In the social-media response to the repeal of Princeton’s grading policy, one tweet stood out: “Grade Deflation’s End Leaves Students Looking for New Ways to Rationalize Failures.” The quip, posted by The Princeton Tiger’s Twitter account @tigermagazine, was suitably sardonic for the humor magazine, but also may have captured the thoughts of many students.

“Now we won’t have an excuse for our bad grades,” said Joshua Miller ’16, an economics major who expressed concern that the faculty’s vote on grading would not change the ways in which his department grades exams. “We won’t have the caveat of grade deflation to go along with our junior and senior years.”

At the same time, students welcomed the end of numerical targets for A-grades, which the faculty committee on grading said were “too often misinterpreted as quotas” and, as a result, led to increased anxiety and competition on campus.

Courtesy Louise Connelly ’15

“I think that is a bonus in that during my freshman year, I haven’t had to feel that sense of rivalry,” said Brandon McGhee ’18. “I’ve always felt like I could go to my friends and ask for help when needed.”

Justine Hamilton ’17, who plans to major in ecology and evolutionary biology, also was relieved to see the policy revoked. “I think grade deflation is better off repealed to take away resentment against the grading system in general,” she said, “though it will probably not affect grades to a large degree.”

That expectation seemed to be supported by Daily Princetonian interviews with 43 professors following the faculty’s vote to change the grading policy. According to the Prince, 19 said the change would not affect their grading, 17 said it would have an effect, “but not so much”; and seven said it would affect their grading. 

Comments on the Prince’s website were divided. Some predicted that a more lenient grading policy would work against students’ long-term best interests.

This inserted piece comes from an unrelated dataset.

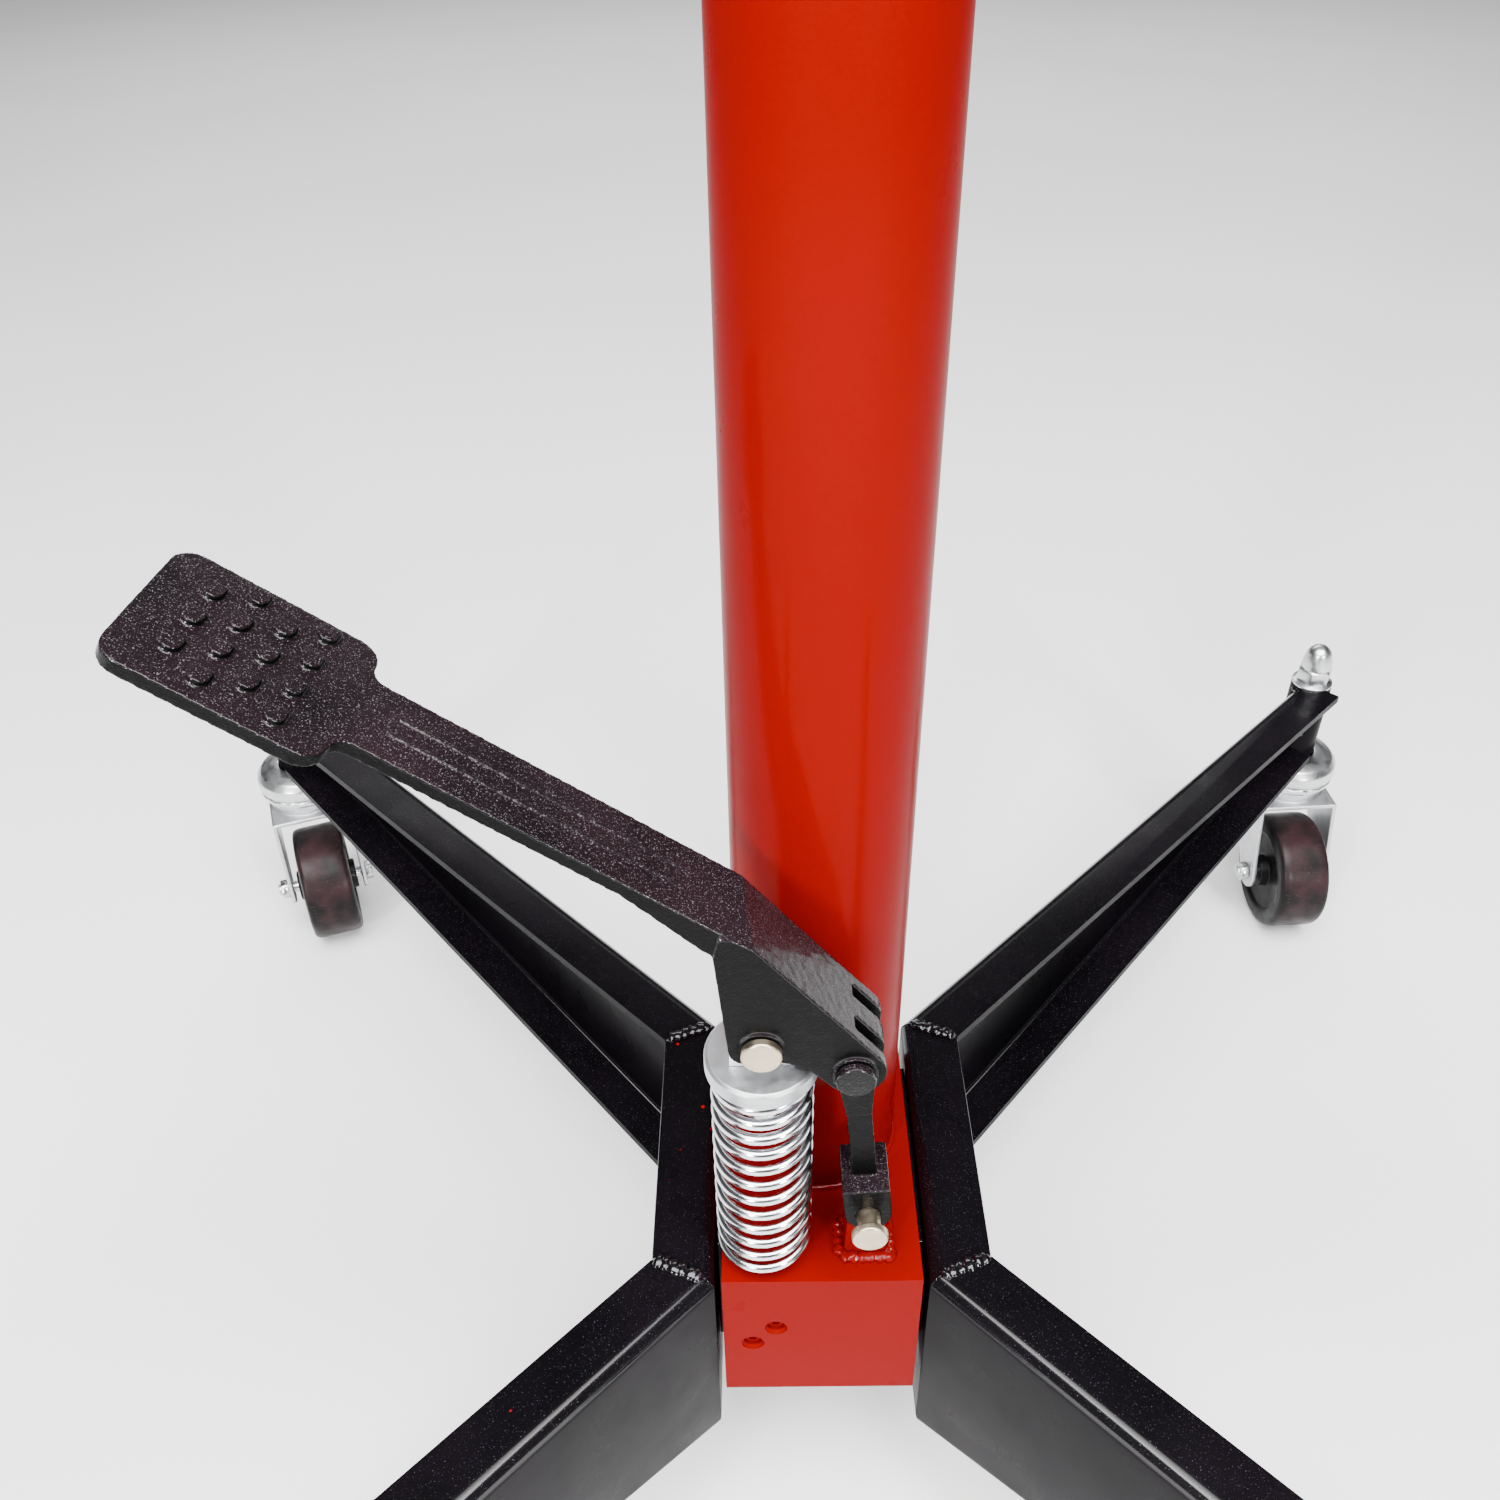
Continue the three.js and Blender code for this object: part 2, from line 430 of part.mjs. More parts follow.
// Studs stand on the pad in a staggered grid: three and four across in turn.
const STUD = { across: 18.7, along: 15.3, fromEnd: 21, aside: 1.5, radius: 4.6, height: 2.4 };
function studs() {
  const made = [];
  for (let row = 0; row < 4; row += 1) {
    const count = row % 2 ? 4 : 3;
    for (let i = 0; i < count; i += 1) {
      const across = (i - (count - 1) / 2) * STUD.across - STUD.aside;
      const along = PAD.start + PAD.length - STUD.fromEnd - row * STUD.along;
      made.push(upright(along, across, STUD.radius, -1, STUD.height, 7));
    }
  }
  return made;
}
function pedal() {
  const half = PEDAL.width / 2;
  const plate = extruded(armOutline(), PEDAL.plate, 4).translate(0, 0, -PEDAL.plate);
  const gusset = slab(polygon([[58, -6.5], [-6, -6.5], [-6, -14], [12, -14]]), -half, half);
  const arm = solid(onBend(geometryOf(join(plate, gusset, ...studs()))));
  // The arm ends on the plane of the front slope.
  const aboveSlope = slab(polygon([onSlope(60), onSlope(-30), [60, 600], [0, 600]]), MID - 60, MID + 60);
  const body = pedalHead().add(cut(arm, aboveSlope));
  const holes = [[PUMP.x, PLUNGER_PIN_Z], [LINK_PIN.x, LINK_PIN.z]].map(([x, z]) =>
    alongY(x, z, PIN.radius + GAP, MID - half - 5, MID + half + 5));
  return cut(body, ...holes);
}
place("pedal_lever", pedal(), CAST_BLACK);

// A headed pin: the front face of its head and its rear end, from the linkage plane.
function headedPin(x, z, front, rear) {
  const faceY = MID - front;
  return join(alongY(x, z, PIN.head, faceY, faceY + PIN.headThickness),
    alongY(x, z, PIN.radius, faceY + PIN.headThickness - 1, MID + rear));
}
place("plunger_pin", headedPin(PUMP.x, PLUNGER_PIN_Z, 26, 26), TINTED);
place("link_pin", headedPin(LINK_PIN.x, LINK_PIN.z, 26, 26), CAST_BLACK);
place("base_pin", headedPin(BASE_PIN.x, BASE_PIN.z, 29, 22), TINTED);

// ---- Casters: stem and cup on the boss, fork that swivels under the cup, wheel on its axle.
const cupBottom = CASTER.crown + 12;
const axleZ = WHEEL.radius;
const nutShape = () => {
  const base = BLOCK_TOP + GAP;
  const body = join(
    turned([[0, base], [BOSS.radius, base], [BOSS.radius, base + 2], [13, base + 3.5], [0, base + 3.5]], 16),
    upright(0, 0, 14, base + 2, base + 16, 6),
    turned([[0, base + 15], [12, base + 15], [11.5, base + 24], [9, base + 31], [4.5, base + 35],
      [0, base + 36]], 10));
  return cut(body, upright(0, 0, 6 + GAP, base - 1, base + 16, 12));
};
const stemShape = () => turned([
  [0, cupBottom], [CASTER.cup - 1, cupBottom], [CASTER.cup, cupBottom + 2],
  [CASTER.cup - 1, cupBottom + 8], [CASTER.cup - 8, cupBottom + 12],
  [20, BOSS.bottom - GAP], [6, BOSS.bottom - GAP], [6, BLOCK_TOP + 13], [0, BLOCK_TOP + 13]], 16);
// The fork: a pressed crown with a race on top and two cheeks down to the axle behind the swivel's axis.
function forkShape() {
  const { trail, forkHalf, sheet, crown } = CASTER;
  const cheek = new THREE.Shape();
  cheek.moveTo(28, crown);
  cheek.lineTo(-36, crown);
  cheek.absarc(-trail, axleZ, 14, rad(170), rad(340));
  const cheekPlate = (x) => extruded(cheek, sheet, 5)
    .applyMatrix4(new THREE.Matrix4().makeBasis(
      new THREE.Vector3(0, 1, 0), new THREE.Vector3(0, 0, 1), new THREE.Vector3(1, 0, 0)))
    .translate(x, 0, 0);
  const race = turned([[0, crown - 1], [CASTER.cup - 7, crown - 1], [CASTER.cup - 5, crown + 5],
    [CASTER.cup - 6, cupBottom - 0.5], [0, cupBottom - 0.5]], 16);
  const plate = extruded(roundedRectangle(-forkHalf, forkHalf, -36, 28, 3), sheet, 2)
    .translate(0, 0, crown - sheet);
  const body = join(plate, race, cheekPlate(-forkHalf), cheekPlate(forkHalf - sheet));
  return cut(body, alongX(-trail, axleZ, WHEEL.axle + GAP, -forkHalf - 1, forkHalf + 1));
}
function wheelShape() {
  const { radius, width, hub, axle } = WHEEL;
  const half = width / 2;
  const bore = axle + GAP;
  const profile = [[bore, -hub / 2], [13, -hub / 2], [14, -half + 5], [33, -half], [radius - 7, -half],
    [radius, -half + 9], [radius, half - 9], [radius - 7, half], [33, half], [14, half - 5], [13, hub / 2],
    [bore, hub / 2], [bore, -hub / 2]];
  return turned(profile).rotateY(Math.PI / 2).translate(0, -CASTER.trail, axleZ);
}
function axleShape() {
  const out = CASTER.forkHalf + GAP;
  return join(
    alongX(-CASTER.trail, axleZ, WHEEL.axle, -out - 9, out + 3),
    alongX(-CASTER.trail, axleZ, 8.5, out, out + 6, 6),
    alongX(-CASTER.trail, axleZ, 8.5, -out - 7, -out, 6));
}
// Front casters are the rear ones turned half round, so the jack's footprint is centred.
for (const [corner, sideX, sideY] of CORNERS) {
  const caster = new THREE.Group();
  caster.position.set(sideX * BOSS.x, sideY * BOSS.y, 0);
  jack.add(caster);
  place(`${corner}_acorn_nut`, nutShape(), ZINC, caster);
  place(`${corner}_caster_stem`, stemShape(), ZINC, caster);
  const swivel = new THREE.Group();
  swivel.rotation.z = rad(TURN[corner]);
  caster.add(swivel);
  place(`${corner}_caster_fork`, forkShape(), ZINC, swivel);
  place(`${corner}_wheel`, wheelShape(), RUBBER, swivel);
  place(`${corner}_axle`, axleShape(), ZINC, swivel);
}

export default jack;
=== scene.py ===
"""Looks for a foot-operated hydraulic transmission jack, in metres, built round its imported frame."""
import math

import bmesh
import bpy
from mathutils import Matrix, Vector, noise


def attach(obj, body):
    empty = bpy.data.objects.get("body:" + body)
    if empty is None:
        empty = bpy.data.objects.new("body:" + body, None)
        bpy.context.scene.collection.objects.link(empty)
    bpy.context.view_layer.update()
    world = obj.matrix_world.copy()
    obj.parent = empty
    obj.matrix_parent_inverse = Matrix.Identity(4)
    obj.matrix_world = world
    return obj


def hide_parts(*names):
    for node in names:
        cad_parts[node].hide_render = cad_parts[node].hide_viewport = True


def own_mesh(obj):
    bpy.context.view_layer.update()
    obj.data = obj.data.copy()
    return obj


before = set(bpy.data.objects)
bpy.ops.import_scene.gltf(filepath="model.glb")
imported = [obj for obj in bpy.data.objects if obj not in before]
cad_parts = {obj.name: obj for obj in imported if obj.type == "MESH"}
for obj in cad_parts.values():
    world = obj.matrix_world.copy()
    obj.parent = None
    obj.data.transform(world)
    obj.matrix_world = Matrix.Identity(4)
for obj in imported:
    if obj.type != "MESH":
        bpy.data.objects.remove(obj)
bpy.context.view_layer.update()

MM = 0.001
# The seed of the weld beads' wobble, which would otherwise differ from run to run.
noise.seed_set(7)

# Dimensions in millimetres, the same as the solid model's. GAP is left between neighbouring pieces.
GAP = 0.3
# Pump block: its box in X, Y and Z, and the two valves in its front face, as X and Z.
BLOCK_TOP = 225.0
BLOCK = (-53, 53, -89, 71, 118, BLOCK_TOP)
VALVES = {"suction": (-37.2, 165.4), "delivery": (-24.5, 180.4)}
RELEASE = (22, 165)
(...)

Other commenters said they believed that even with the implementation of the new policy, Princeton will be grading more rigorously than its peer schools. 

“Because Harvard and Yale are known for their grade inflation, people take it with more of a grain of salt, whereas at Princeton they know you work hard for it, and they’ll be OK with a B because they know it’s the hardest school in the country,” Nicole Katchur ’17, a prospective molecular biology major, told PAW.